Task description –
Quote the listing below in its entirety.

Dataset content –

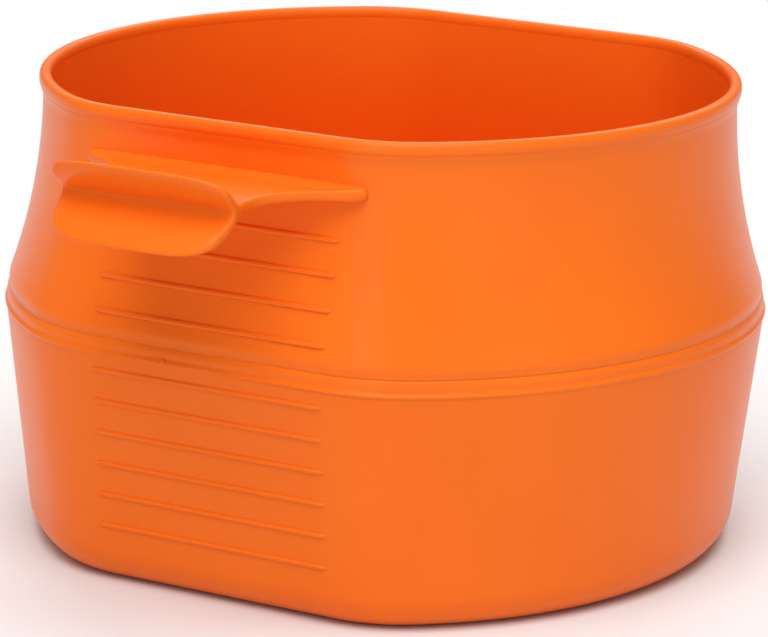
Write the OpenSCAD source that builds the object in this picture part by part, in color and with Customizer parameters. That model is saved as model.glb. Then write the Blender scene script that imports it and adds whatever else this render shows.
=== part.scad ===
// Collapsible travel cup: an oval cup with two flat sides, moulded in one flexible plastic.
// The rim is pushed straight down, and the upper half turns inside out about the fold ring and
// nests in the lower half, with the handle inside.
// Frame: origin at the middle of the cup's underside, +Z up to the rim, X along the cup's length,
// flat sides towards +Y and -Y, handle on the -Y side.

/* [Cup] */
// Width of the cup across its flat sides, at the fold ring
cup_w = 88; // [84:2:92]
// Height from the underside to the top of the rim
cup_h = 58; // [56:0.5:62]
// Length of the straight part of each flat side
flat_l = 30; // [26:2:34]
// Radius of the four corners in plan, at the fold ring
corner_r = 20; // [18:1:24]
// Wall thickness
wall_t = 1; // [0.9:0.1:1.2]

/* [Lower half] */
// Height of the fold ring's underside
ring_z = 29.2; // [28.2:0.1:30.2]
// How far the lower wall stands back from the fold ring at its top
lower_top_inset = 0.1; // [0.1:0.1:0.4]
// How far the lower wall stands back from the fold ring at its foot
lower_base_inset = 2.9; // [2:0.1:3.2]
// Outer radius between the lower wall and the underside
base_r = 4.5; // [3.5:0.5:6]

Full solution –
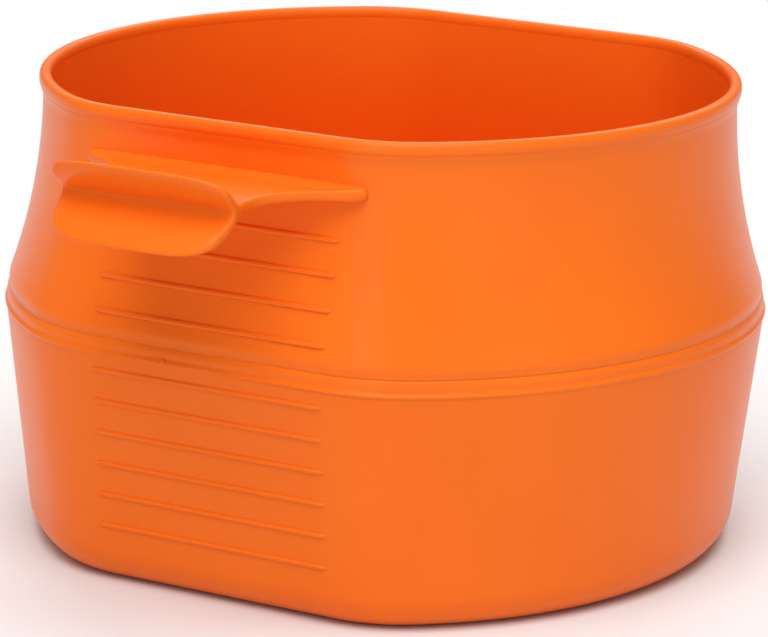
Write the OpenSCAD source that builds the object in this picture part by part, in color and with Customizer parameters. That model is saved as model.glb. Then write the Blender scene script that imports it and adds whatever else this render shows.
=== part.scad ===
// Collapsible travel cup: an oval cup with two flat sides, moulded in one flexible plastic.
// The rim is pushed straight down, and the upper half turns inside out about the fold ring and
// nests in the lower half, with the handle inside.
// Frame: origin at the middle of the cup's underside, +Z up to the rim, X along the cup's length,
// flat sides towards +Y and -Y, handle on the -Y side.

/* [Cup] */
// Width of the cup across its flat sides, at the fold ring
cup_w = 88; // [84:2:92]
// Height from the underside to the top of the rim
cup_h = 58; // [56:0.5:62]
// Length of the straight part of each flat side
flat_l = 30; // [26:2:34]
// Radius of the four corners in plan, at the fold ring
corner_r = 20; // [18:1:24]
// Wall thickness
wall_t = 1; // [0.9:0.1:1.2]

/* [Lower half] */
// Height of the fold ring's underside
ring_z = 29.2; // [28.2:0.1:30.2]
// How far the lower wall stands back from the fold ring at its top
lower_top_inset = 0.1; // [0.1:0.1:0.4]
// How far the lower wall stands back from the fold ring at its foot
lower_base_inset = 2.9; // [2:0.1:3.2]
// Outer radius between the lower wall and the underside
base_r = 4.5; // [3.5:0.5:6]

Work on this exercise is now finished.